Material provided →
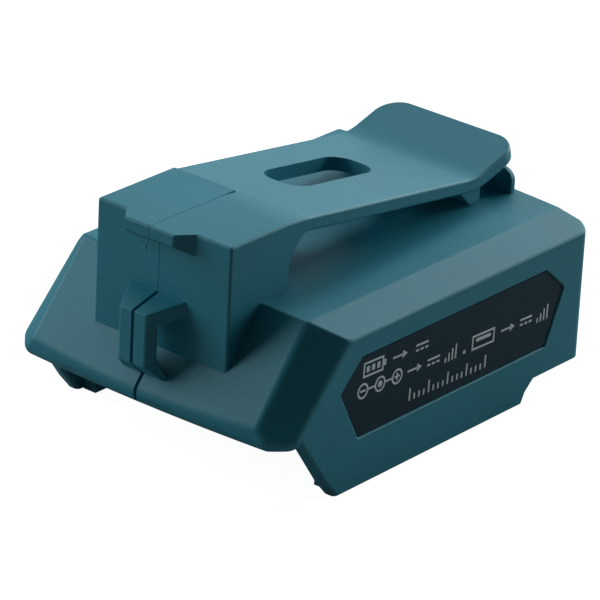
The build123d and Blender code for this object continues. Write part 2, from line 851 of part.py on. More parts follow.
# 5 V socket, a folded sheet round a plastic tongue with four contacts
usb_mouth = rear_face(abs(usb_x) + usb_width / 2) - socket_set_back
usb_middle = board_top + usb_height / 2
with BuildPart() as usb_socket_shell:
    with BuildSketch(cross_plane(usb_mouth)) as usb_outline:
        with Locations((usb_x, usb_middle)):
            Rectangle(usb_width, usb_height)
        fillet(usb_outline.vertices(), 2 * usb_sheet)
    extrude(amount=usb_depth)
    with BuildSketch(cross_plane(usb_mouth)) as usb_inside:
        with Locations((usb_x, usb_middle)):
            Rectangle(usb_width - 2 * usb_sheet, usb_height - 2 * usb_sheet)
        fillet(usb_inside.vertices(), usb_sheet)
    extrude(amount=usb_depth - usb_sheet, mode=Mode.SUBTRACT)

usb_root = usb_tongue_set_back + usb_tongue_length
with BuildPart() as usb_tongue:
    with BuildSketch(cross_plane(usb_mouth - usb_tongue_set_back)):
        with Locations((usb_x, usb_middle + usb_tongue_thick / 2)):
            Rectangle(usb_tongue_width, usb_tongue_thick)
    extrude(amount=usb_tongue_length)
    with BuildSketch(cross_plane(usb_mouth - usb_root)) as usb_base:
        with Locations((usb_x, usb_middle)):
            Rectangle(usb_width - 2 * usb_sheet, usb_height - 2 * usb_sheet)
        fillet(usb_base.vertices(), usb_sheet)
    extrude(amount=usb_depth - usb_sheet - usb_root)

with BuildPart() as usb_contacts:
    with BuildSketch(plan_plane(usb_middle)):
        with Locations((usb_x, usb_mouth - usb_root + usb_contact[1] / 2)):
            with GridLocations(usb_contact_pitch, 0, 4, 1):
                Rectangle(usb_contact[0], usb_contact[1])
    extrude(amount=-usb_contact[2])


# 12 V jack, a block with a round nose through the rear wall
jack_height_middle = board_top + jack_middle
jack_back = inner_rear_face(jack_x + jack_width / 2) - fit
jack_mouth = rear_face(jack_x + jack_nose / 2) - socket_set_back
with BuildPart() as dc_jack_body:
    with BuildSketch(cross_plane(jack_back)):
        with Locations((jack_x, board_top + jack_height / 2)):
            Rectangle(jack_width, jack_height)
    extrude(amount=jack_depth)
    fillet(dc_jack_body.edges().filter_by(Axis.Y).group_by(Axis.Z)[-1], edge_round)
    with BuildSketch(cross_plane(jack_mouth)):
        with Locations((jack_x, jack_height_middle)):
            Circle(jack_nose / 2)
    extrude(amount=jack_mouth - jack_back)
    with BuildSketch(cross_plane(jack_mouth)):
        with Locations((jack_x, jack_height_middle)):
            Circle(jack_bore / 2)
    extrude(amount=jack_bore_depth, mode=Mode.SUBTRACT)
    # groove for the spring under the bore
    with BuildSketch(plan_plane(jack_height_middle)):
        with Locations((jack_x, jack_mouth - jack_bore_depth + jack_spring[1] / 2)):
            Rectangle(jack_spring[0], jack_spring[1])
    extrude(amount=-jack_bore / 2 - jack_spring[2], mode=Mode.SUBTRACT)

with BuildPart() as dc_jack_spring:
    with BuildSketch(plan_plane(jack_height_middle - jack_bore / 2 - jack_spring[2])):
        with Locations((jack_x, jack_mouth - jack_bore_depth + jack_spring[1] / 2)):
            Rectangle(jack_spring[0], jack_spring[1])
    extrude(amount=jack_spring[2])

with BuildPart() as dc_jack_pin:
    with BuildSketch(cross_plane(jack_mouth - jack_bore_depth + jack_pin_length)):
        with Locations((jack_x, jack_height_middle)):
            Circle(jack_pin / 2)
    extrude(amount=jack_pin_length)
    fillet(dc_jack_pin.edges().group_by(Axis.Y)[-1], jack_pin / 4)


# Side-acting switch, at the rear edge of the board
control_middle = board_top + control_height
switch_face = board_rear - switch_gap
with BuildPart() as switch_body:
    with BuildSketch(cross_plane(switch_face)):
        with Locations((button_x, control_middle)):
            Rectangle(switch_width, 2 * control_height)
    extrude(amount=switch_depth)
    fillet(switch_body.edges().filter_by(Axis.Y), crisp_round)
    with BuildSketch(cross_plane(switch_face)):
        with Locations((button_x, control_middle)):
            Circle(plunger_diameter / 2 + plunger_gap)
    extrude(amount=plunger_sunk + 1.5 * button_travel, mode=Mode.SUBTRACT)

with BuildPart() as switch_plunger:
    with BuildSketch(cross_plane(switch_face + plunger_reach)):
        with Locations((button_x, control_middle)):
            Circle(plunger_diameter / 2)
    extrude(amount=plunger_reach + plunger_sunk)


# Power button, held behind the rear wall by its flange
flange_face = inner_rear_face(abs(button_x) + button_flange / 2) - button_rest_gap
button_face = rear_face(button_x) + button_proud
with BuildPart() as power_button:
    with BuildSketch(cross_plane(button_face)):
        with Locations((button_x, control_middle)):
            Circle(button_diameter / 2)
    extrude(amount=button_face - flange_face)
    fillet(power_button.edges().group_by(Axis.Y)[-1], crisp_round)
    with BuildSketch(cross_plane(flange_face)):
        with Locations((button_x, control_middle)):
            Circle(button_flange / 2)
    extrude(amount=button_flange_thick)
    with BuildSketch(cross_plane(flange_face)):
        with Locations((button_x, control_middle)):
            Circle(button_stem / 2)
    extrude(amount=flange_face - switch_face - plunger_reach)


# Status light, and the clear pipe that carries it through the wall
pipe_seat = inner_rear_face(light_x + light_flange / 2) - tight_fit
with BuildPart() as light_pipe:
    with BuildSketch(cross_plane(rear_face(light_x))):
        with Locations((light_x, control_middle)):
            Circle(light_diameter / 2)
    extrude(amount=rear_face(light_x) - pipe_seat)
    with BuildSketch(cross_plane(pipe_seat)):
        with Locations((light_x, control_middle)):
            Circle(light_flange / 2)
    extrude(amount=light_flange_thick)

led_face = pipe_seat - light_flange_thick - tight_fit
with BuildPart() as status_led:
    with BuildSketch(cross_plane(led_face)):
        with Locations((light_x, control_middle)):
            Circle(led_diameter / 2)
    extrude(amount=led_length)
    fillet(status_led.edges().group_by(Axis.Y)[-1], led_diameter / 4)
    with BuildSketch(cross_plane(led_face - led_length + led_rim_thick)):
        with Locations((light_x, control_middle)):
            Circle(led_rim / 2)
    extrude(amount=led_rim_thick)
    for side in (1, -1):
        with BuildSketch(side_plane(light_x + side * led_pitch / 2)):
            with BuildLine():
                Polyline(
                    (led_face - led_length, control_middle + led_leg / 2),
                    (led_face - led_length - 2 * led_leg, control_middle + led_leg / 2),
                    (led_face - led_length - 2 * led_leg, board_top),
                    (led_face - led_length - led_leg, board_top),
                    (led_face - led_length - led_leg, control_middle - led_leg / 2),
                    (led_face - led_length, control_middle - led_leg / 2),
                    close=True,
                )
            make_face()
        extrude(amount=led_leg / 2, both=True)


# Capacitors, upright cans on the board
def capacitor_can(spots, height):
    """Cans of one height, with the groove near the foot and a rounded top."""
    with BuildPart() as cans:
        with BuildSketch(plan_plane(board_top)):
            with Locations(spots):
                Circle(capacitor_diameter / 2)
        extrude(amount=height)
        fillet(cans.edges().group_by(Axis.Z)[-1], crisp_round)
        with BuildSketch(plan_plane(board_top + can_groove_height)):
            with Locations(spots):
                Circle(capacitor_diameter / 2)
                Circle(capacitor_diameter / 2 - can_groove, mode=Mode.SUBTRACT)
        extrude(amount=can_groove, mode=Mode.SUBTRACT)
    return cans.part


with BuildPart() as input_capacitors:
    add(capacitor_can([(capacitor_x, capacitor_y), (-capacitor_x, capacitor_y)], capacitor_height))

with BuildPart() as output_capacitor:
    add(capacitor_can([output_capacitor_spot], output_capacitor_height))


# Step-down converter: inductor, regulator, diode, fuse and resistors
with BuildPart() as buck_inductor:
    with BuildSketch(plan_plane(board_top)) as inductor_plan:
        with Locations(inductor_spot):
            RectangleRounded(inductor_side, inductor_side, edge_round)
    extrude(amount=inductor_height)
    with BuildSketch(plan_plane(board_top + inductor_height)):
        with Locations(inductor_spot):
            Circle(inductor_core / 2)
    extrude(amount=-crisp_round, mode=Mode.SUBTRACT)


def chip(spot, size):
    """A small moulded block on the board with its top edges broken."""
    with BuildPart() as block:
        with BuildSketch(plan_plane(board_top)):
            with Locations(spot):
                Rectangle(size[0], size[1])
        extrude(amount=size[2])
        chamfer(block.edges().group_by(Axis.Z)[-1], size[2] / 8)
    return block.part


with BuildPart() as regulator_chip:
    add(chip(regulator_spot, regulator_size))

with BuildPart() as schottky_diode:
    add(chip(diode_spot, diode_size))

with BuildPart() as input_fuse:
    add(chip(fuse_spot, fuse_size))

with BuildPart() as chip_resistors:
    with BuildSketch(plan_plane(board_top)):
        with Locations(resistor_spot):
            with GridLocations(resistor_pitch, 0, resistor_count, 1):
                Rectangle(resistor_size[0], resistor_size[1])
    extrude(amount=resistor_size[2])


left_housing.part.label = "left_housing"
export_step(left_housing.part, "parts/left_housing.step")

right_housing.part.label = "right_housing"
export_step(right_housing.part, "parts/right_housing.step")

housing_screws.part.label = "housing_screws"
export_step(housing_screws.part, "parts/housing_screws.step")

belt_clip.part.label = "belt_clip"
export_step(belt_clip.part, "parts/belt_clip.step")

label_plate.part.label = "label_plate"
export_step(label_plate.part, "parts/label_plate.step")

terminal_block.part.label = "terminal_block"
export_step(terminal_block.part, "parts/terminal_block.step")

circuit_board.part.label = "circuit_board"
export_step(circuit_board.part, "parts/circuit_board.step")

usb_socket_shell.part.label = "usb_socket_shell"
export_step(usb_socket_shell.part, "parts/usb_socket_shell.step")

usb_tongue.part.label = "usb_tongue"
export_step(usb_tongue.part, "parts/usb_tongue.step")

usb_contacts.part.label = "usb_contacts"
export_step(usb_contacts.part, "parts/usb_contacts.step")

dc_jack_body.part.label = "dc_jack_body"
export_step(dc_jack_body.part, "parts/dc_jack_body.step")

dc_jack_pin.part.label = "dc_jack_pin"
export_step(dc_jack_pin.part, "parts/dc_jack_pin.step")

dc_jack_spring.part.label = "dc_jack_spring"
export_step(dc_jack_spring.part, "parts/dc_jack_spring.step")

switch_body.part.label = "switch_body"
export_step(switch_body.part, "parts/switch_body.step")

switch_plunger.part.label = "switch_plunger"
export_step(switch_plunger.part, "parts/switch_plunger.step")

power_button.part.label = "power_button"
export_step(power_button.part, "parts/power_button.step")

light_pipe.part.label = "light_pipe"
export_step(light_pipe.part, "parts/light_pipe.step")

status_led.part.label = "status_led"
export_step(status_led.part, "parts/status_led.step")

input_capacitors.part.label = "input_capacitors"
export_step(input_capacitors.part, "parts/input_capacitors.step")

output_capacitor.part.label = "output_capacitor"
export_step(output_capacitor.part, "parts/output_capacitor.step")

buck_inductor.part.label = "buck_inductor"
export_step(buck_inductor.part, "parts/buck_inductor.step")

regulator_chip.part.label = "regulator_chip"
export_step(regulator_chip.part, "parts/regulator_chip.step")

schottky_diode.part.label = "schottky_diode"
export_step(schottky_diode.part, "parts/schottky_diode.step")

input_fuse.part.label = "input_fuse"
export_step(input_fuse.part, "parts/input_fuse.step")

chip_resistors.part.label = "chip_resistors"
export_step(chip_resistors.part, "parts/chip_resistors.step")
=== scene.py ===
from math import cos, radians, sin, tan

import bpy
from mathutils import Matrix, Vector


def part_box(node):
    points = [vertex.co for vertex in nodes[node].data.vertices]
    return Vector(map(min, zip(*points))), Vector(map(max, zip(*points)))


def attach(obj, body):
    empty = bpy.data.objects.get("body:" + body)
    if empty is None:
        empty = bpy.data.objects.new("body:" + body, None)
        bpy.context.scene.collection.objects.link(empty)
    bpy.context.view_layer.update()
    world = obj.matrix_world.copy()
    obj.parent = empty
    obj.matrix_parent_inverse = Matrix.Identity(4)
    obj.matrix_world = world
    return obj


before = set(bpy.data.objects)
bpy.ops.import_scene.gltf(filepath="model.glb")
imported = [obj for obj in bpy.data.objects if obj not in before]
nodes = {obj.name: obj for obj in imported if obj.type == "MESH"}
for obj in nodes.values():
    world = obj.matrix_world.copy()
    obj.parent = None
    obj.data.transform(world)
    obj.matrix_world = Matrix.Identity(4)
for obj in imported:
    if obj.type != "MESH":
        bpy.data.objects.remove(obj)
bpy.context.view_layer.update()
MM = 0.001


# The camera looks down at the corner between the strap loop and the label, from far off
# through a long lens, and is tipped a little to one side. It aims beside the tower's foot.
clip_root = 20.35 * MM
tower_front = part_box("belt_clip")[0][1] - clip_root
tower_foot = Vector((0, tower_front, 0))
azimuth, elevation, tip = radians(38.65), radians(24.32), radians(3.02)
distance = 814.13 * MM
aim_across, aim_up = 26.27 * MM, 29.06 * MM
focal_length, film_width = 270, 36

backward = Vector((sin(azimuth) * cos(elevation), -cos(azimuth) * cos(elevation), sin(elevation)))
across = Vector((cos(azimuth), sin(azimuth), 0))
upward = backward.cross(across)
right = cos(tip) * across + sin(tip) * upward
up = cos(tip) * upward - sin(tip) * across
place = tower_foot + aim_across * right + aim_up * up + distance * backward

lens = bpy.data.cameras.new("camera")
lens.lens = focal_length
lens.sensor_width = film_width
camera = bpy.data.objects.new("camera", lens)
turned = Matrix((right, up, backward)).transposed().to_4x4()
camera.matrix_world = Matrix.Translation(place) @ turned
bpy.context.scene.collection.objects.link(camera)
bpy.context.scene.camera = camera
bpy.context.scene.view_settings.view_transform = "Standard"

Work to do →
The lines to quote run from the one containing "in imported if" to the one containing "focal_length, film_width = 270, 36". Quote them exactly, with both of those lines, and nothing else.

Solution →
nodes = {obj.name: obj for obj in imported if obj.type == "MESH"}
for obj in nodes.values():
    world = obj.matrix_world.copy()
    obj.parent = None
    obj.data.transform(world)
    obj.matrix_world = Matrix.Identity(4)
for obj in imported:
    if obj.type != "MESH":
        bpy.data.objects.remove(obj)
bpy.context.view_layer.update()
MM = 0.001


# The camera looks down at the corner between the strap loop and the label, from far off
# through a long lens, and is tipped a little to one side. It aims beside the tower's foot.
clip_root = 20.35 * MM
tower_front = part_box("belt_clip")[0][1] - clip_root
tower_foot = Vector((0, tower_front, 0))
azimuth, elevation, tip = radians(38.65), radians(24.32), radians(3.02)
distance = 814.13 * MM
aim_across, aim_up = 26.27 * MM, 29.06 * MM
focal_length, film_width = 270, 36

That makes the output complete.